La Grèce et Chypre doivent prendre très au sérieux les propos tenus par le président turc, prévient Phileleftheros :

«Il se peut que les déclarations d’Erdoğan soient révélatrices de la pression que ressent Ankara face à l'actuelle redéfinition des frontières en Irak et en Syrie. Il ne faut cependant pas minimiser la teneur de ces propos, ni le fait que ceux-ci procèdent d'un plan et d'objectifs globaux. Le régime Erdoğan entend présenter en 2023, à l'occasion du 100e anniversaire de la fondation de l'Etat turc, des résultats qui renforceront et agrandiront la Turquie. ... Les plans d'Erdoğan nous concernent car c'est avec lui, théoriquement, que nous devrons négocier la résolution de la question chypriote.
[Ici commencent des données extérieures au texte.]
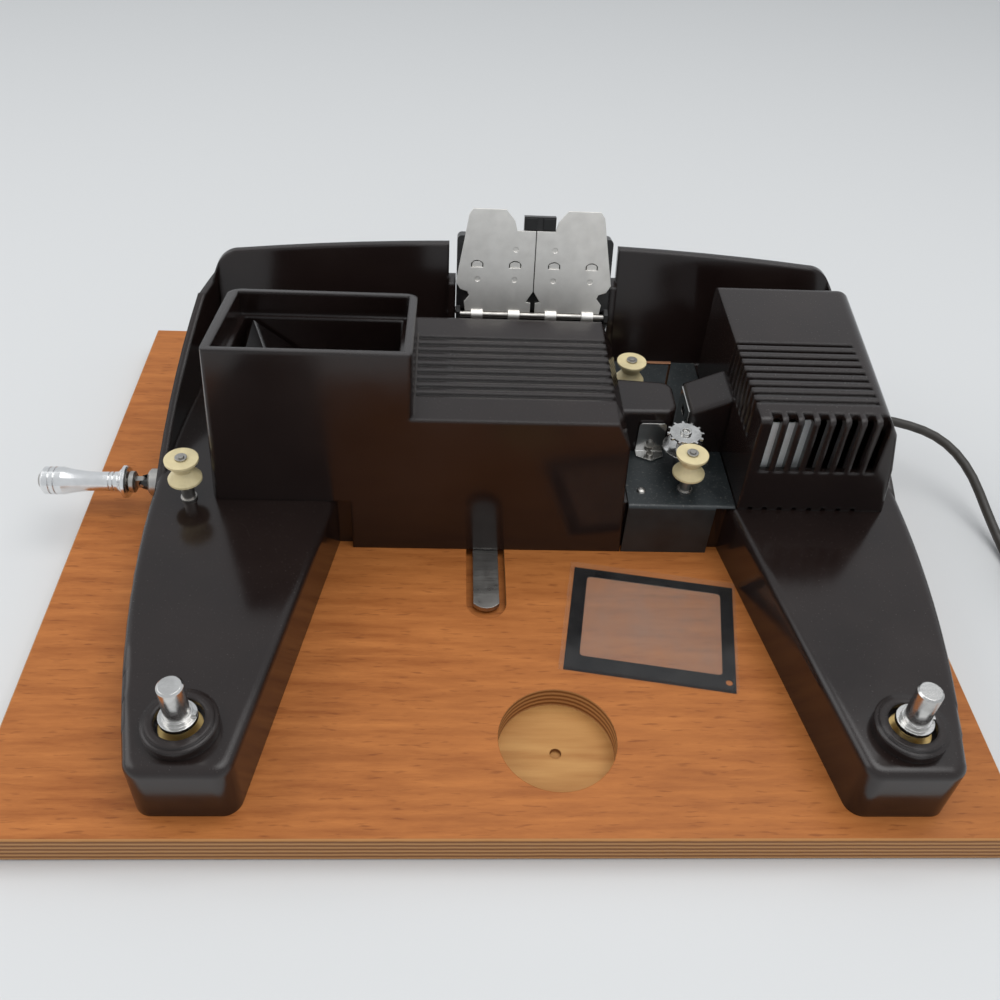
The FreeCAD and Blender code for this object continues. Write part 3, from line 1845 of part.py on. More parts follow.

Il a déjà choisi la direction impulsée à son pays. Or que faisons-nous ? Nous nous focalisons avec dogmatisme sur nos petites affaires. Et ce alors que l'actualité regorge de nouveaux développements et que le camp adverse concocte des plans.»

Kathimerini (GR) /

La Grèce doit être vigilante

En privilégiant une rhétorique nationaliste, Erdoğan n'entendait certainement pas s'adresser uniquement à sa propre population, juge Kathimerini :

«Certains observateurs assurent que les déclarations d'Erdoğan se limitaient au champ de la politique intérieure turque. Or il paraît difficile d'accepter cette interprétation. Il est en effet préoccupant pour nous qu'il ait évoqué exclusivement les îles égéennes, alors que le traité de Lausanne a défini l'ensemble des frontières actuelles de la Turquie. Il est probable qu'Ankara porte différentes problématiques à l'ordre du jour afin de se préparer aux développements futurs avec l'OTAN et l'UE, et qu'elle envoie des signaux dans plusieurs directions, dans la perspective éventuelle de la naissance d'un Etat kurde [en Syrie]. La Grèce doit impérativement rester mesurée et vigilante, tout en se préparant.»